Member of the Maryland Senate from the 8th district
- In office 1975–1978
- Preceded by: Robert L. Dalton and Julian L. Lapides
- Succeeded by: Patrick T. Welsh

Member of the Maryland Senate from the 13th district
- In office 1967–1974
- Preceded by: District established
- Succeeded by: John Carroll Coolahan

Member of the Maryland House of Delegates
- In office 1954–1966

Personal details
- Born: Roy Neville Staten 1913
- Died: December 11, 1999 (aged 85–86) Dundalk, Maryland, U.S.
- Resting place: Oak Lawn Cemetery Baltimore, Maryland, U.S.
- Party: Democratic
- Spouse: Mary D. Caldwell
- Children: 2
- Occupation: Politician

= Roy N. Staten =

American politician (1913–1999)

Roy Neville Staten (1913 – December 11, 1999) was a politician from Virginia. He served as a member of the Maryland House of Delegates from 1954 to 1966 and as a member of the Maryland Senate from 1967 to 1978, representing District 13 from 1967 to 1974 and District 8 from 1975 to 1978.

==Early life==
Roy Neville Staten was born in 1913. He was a native of Virginia.

==Career==
Staten worked as a chauffeur of Governor Albert Ritchie during his last campaign in the late 1930s. He also served in the United States Army.

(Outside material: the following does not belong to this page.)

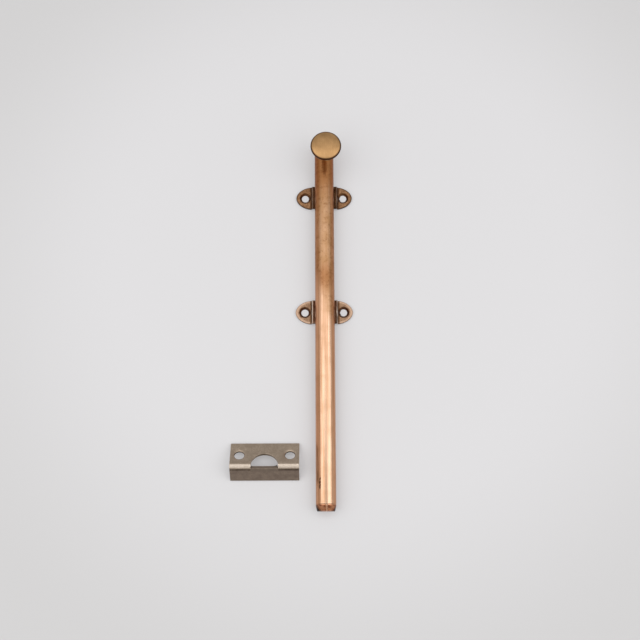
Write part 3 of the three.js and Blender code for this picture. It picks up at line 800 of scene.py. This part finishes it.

Staten was a Democrat. He started working for the Maryland House of Delegates in 1954, representing Baltimore County. In 1954, Staten was appointed as a delegate. He served from 1954 to 1966. In 1966, the legislative districts were divided. In 1967, Staten became the first senator to represent Dundalk, Maryland. He represented District 13 from 1967 to 1974. He represented District 8 from 1975 to 1978. He retired in 1979. While senator, Staten pushed for the construction of the Francis Scott Key Bridge and a kindergarten program in Baltimore County Public Schools. Staten worked as senate majority leader from 1975 to 1977.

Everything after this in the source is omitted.